This entry has been a long time coming. I haven’t sat down to compose in a while. Not because I have lost interest in the lung cancer world, but simply because I have been doing advocacy work and helping other people going through treatment. I also just completed my 8th year cancer free with a clean scan last week. I have turned a corner, the fear isn’t as overwhelming, and I have contained the amount of time where I feel nervous to right after the doctor walks in the room and right before he says, “Scan looks good!’ I’ve come a long way baby.
However that said I am still walking the walk with other lung cancer patients who are going through diagnosis and treatment. I can share all their fears, understand their thoughts and sometimes even know what they are going to think before they do, because I have been down this path so many times, with not only myself but with others who came after me. These people have become my friends and I worry about them as much as I worried for myself, and that is what keeps me centered in the cancer world.
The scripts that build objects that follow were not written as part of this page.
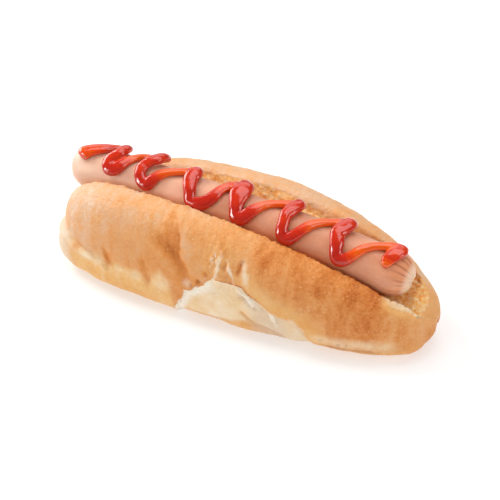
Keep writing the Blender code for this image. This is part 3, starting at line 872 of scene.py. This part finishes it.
# %% Material helpers
def paint(red, green, blue):
    """A display colour, 0 to 255 each, as the linear colour that a shader wants."""
    share = np.array((red, green, blue)) / 255.0
    linear = np.where(share <= 0.04045, share / 12.92, ((share + 0.055) / 1.055) ** 2.4)
    return (*linear.tolist(), 1.0)


class Finish:
    """A material under construction, with short calls for the nodes that the finishes share."""

    def __init__(self, name):
        self.material = bpy.data.materials.new(name)
        self.material.use_nodes = True
        self.tree = self.material.node_tree
        self.shader = self.tree.nodes["Principled BSDF"]
        self.place = self.tree.nodes.new("ShaderNodeTexCoord").outputs["Object"]

    def join(self, source, socket):
        """Links an output to an input, or sets the input if source is a plain value."""
        if isinstance(source, bpy.types.NodeSocket):
            self.tree.links.new(source, socket)
        else:
            socket.default_value = source

    def field(self, name):
        """A named attribute of the mesh."""
        node = self.tree.nodes.new("ShaderNodeAttribute")
        node.attribute_name = name
        return node.outputs["Fac"]

    def noise(self, grain, detail=3.0, roughness=0.55, stretch=(1.0, 1.0, 1.0)):
        """Noise whose lumps are about grain metres across, optionally stretched along an axis."""
        mapping = self.tree.nodes.new("ShaderNodeMapping")
        mapping.inputs["Scale"].default_value = stretch
        self.join(self.place, mapping.inputs["Vector"])
        node = self.tree.nodes.new("ShaderNodeTexNoise")
        node.inputs["Scale"].default_value = 1.0 / grain
        node.inputs["Detail"].default_value = detail
        node.inputs["Roughness"].default_value = roughness
        self.join(mapping.outputs["Vector"], node.inputs["Vector"])
        return node.outputs["Fac"]

    def cells(self, grain):
        """Distance to the nearest of scattered points about grain metres apart, 0 at the point."""
        node = self.tree.nodes.new("ShaderNodeTexVoronoi")
        node.inputs["Scale"].default_value = 1.0 / grain
        self.join(self.place, node.inputs["Vector"])
        return node.outputs["Distance"]

    def math(self, kind, first, second=0.0, third=0.0):
        """One arithmetic step."""
        node = self.tree.nodes.new("ShaderNodeMath")
        node.operation = kind
        for socket, value in zip(node.inputs, (first, second, third)):
            self.join(value, socket)
        return node.outputs["Value"]

    def spread(self, value, low, high, to_low, to_high):
        """Maps low..high onto to_low..to_high, held at both ends."""
        node = self.tree.nodes.new("ShaderNodeMapRange")
        for name, source in (("Value", value), ("From Min", low), ("From Max", high),
                             ("To Min", to_low), ("To Max", to_high)):
            self.join(source, node.inputs[name])
        return node.outputs["Result"]

    def ramp(self, value, stops):
        """A colour ramp from (position, colour) stops."""
        node = self.tree.nodes.new("ShaderNodeValToRGB")
        stop_list = node.color_ramp.elements
        while len(stop_list) < len(stops):
            stop_list.new(0.5)
        for stop, (position, colour) in zip(stop_list, stops):
            stop.position = position
            stop.color = colour
        self.join(value, node.inputs["Fac"])
        return node.outputs["Color"]

    def blend(self, share, first, second):
        """Mixes two colours by share."""
        node = self.tree.nodes.new("ShaderNodeMix")
        node.data_type = "RGBA"
        sockets = [s for s in node.inputs if s.type == "RGBA"]
        self.join(share, node.inputs[0])
        self.join(first, sockets[0])
        self.join(second, sockets[1])
        return [s for s in node.outputs if s.type == "RGBA"][0]

    def bump(self, height, distance, strength=1.0, below=None):
        """Bump from a height field, stacked on another bump if one is given."""
        node = self.tree.nodes.new("ShaderNodeBump")
        node.inputs["Distance"].default_value = distance
        self.join(strength, node.inputs["Strength"])
        self.join(height, node.inputs["Height"])
        if below is not None:
            self.join(below, node.inputs["Normal"])
        return node.outputs["Normal"]


print("helpers ready")

# %% [markdown]
# ## Crust, cream bread and crumb
#
# One material dresses the whole roll. The browning field runs through a ramp from straw to chestnut, with
# three noises added so that no two points match. Golden skin, cream bread and white torn fibres are mixed
# over it, and painted highlights and painted shade come with the cream and grey fields. The cut faces get a
# rough toasted crumb with pores, which is paler and more broken where the slit is torn open past the
# sausage;
# there the paleness is partly painted light on the shaded pocket. Small blisters and pores come last, the
# dark pores as painted shade in tiny holes.

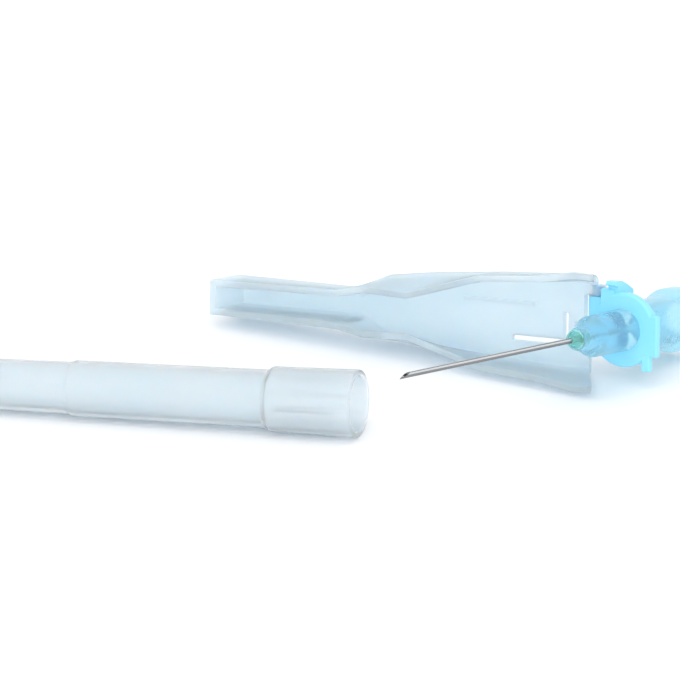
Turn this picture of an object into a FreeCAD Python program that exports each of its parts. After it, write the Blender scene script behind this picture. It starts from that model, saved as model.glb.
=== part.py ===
import FreeCAD, Part
import math
import os

# A safety hypodermic needle, lying on a table with its sheath opened and its cap taken off.
# Lengths are in millimetres and angles in degrees.
#
# The needle assembly is drawn about the needle's own axis, and then laid on the table.
# Its places are given in three directions, from the middle of the collar's front face:
#   out   towards the far end of the opened sheath
#   up    along the hinge's axis
#   fore  along the needle, towards its point

# Cannula: a 23 gauge tube of 1 1/2 inches, ground to a lancet point
cannula_radius = 0.32
cannula_bore_radius = 0.17
cannula_free_length = 38.0
cannula_held_length = 7.9
bevel_angle = 17.0
lancet_angle = 20.0
lancet_turn = 40.0

# Hub: the moulding that holds the cannula and fits on the syringe
nose_fore = 10.2
nose_radius = 1.33
nose_flare_fore = 8.2
nose_flare_radius = 1.62
boss_fore = 6.9
boss_radius = 2.5
barrel_front_radius = 3.08
barrel_back_radius = 3.2
lug_fore = -10.2
lug_radius = 3.9
lug_flat = 3.35
hub_back_fore = -12.8
luer_mouth_radius = 2.15
luer_slope = 0.03
luer_depth = 9.0
hub_feed_length = 3.2
hub_edge = 0.3
cannula_clearance = 0.01

# Adhesive: the drop that fixes the cannula in the well of the nose
well_radius = 0.8
well_depth = 1.6
bead_radius = 1.2
bead_shoulder_radius = 1.12
bead_shoulder_height = 0.65
bead_height = 1.3
bead_top_radius = 0.58

# Collar: the ring pressed on the hub, with the hinge, the latch and the stops
collar_radius = 4.5
collar_depth = 2.4
collar_edge = 0.35
collar_flat_out = 3.2
collar_back_radius = 3.7
collar_rim_depth = 1.0
collar_clearance = 0.02
corner_in_out = 1.2
corner_low_up = 2.5
corner_top_up = 4.8
stop_out = -4.85
stop_in_out = -3.2
stop_low_up = -3.0
stop_high_up = 2.0
stop_thickness = 0.9
lug_in_out = -2.7
lug_far_out = -3.85
lug_low_up = -4.8
lug_top_up = -2.8
tab_edge = 0.2
latch_near_out = 0.7
latch_far_out = 2.1
latch_top_up = 5.75

# The latch from the side, from its low front to its lip: fore, up, rounding
latch_side_view = [(-3.7, 3.2, 0), (-3.7, 4.5, 0.3), (-2.4, 5.2, 1.2), (-1.1, latch_top_up, 0.8),
                   (0.2, latch_top_up, 0.25), (0.5, 5.3, 0.15), (-0.2, 5.15, 0.15), (-0.4, 3.4, 0)]

# Hinge: trunnions of the collar turning in two knuckles of the sheath
hinge_out = 4.4
hinge_fore = -1.5
hinge_radius = 1.05
trunnion_radius = 0.55
hinge_running_clearance = 0.05
hinge_end_gap = 0.1
barrel_low_up = -2.2
barrel_high_up = 3.6
knuckle_width = 1.2
web_near_out = 2.7
web_front_fore = -0.5

# Sheath: one thin channel, wide at the hinge and narrow over the needle's point
sheath_wall = 0.85
sheath_back_fore = -1.6
sheath_depth = 7.0
sheath_end_out = 56.2
sheath_base_rim_out = 1.2
sheath_base_back_out = 5.2
sheath_hinge_side_back_out = 4.3
sheath_notch_out = 5.8
sheath_corner_radius = 0.9
sheath_inner_radius = 0.36
rim_round = 0.22

# The clearance cut through the sheath's upper wall for the latch, about the hinge
relief_near_radius = 2.1
relief_far_radius = 4.6
relief_start_angle = 48.0
relief_sweep = 150.0

# Half widths of the channel at its stations: out, at its back, at its rims
base_station = (0.0, 5.9, 7.2)
flare_station = (3.6, 6.0, 7.3)
waist_station = (8.5, 6.05, 6.45)
body_station = (17.0, 5.6, 5.85)
crown_station = (27.4, 5.05, 2.85)
shoulder_station = (33.7, 4.05, 3.15)
neck_station = (37.6, 2.0, 2.45)
end_station = (sheath_end_out, 2.15, 2.15)
stations = [base_station, flare_station, waist_station, body_station,
            crown_station, shoulder_station, neck_station, end_station]

# Openings and rib in the sheath's back wall
window_out = 6.6
window_width = 0.65
window_low_up = -2.3
window_high_up = 0.3
slot_upright_out = 8.0
slot_upright_width = 0.8
slot_top_up = 1.3
slot_up = -2.3
slot_height = 0.7
slot_end_out = 16.2
rib_start_out = 12.5
rib_end_out = 22.8
rib_up = 1.9
rib_size = 0.35

# Cap: a stepped tube, closed at its far end
cap_length = 54.5
cap_wall = 0.75
cap_mouth_radius = 4.05
cap_mouth_length = 10.7
cap_mouth_draft = 0.15
cap_step_length = 0.6
cap_middle_length = 24.4
cap_middle_radius = 3.47
cap_middle_draft = 0.07
cap_tail_radius = 3.17
cap_tail_draft = 0.2
cap_end_round = 1.2
cap_grip_width = 0.5
cap_grip_start = 2.4
cap_grip_end = 9.4
cap_grip_clearance = 0.04

# How the pieces lie on the table
cap_mouth_place = (-25.7, -22.9)
assembly_turn = -15.5

# Directions of the needle assembly's own axes
OUT = FreeCAD.Vector(-1, 0, 0)
UP = FreeCAD.Vector(0, 0, 1)
FORE = FreeCAD.Vector(0, -1, 0)


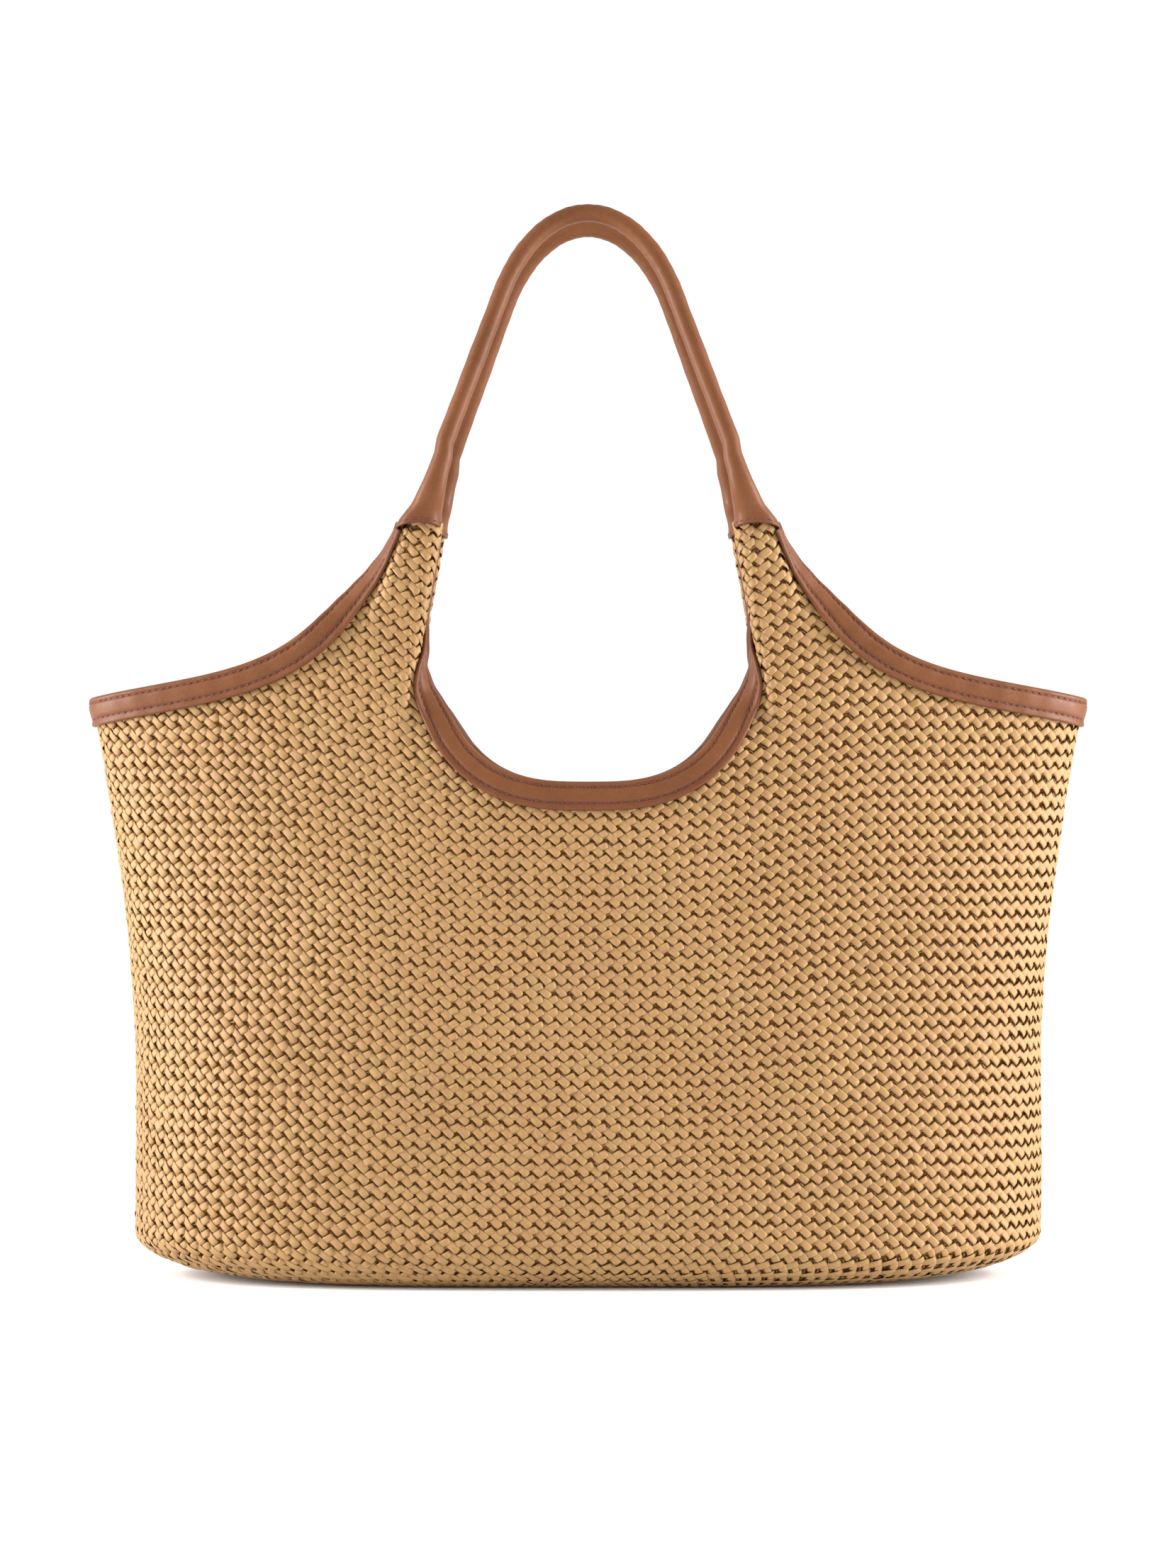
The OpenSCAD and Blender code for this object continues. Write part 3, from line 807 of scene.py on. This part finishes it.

I am also able to see all the progress in research and development; it is coming along fast and furious. Although, it might not be as fast as some would like, it is faster than it has before and it is really moving full force. It is a very exciting time in lung cancer treatment and that is the message I am striving to share.
I try to help others carry the burden and lessen the load as much as humanely possible. I know better than others that sometimes you can only do so much, because the fear is so deep that no one can lessen it. What I do hope is that through me I can bring some hope to people receiving treatment right now, because at the end of the day we are still all in this together, whether you hear from me or not.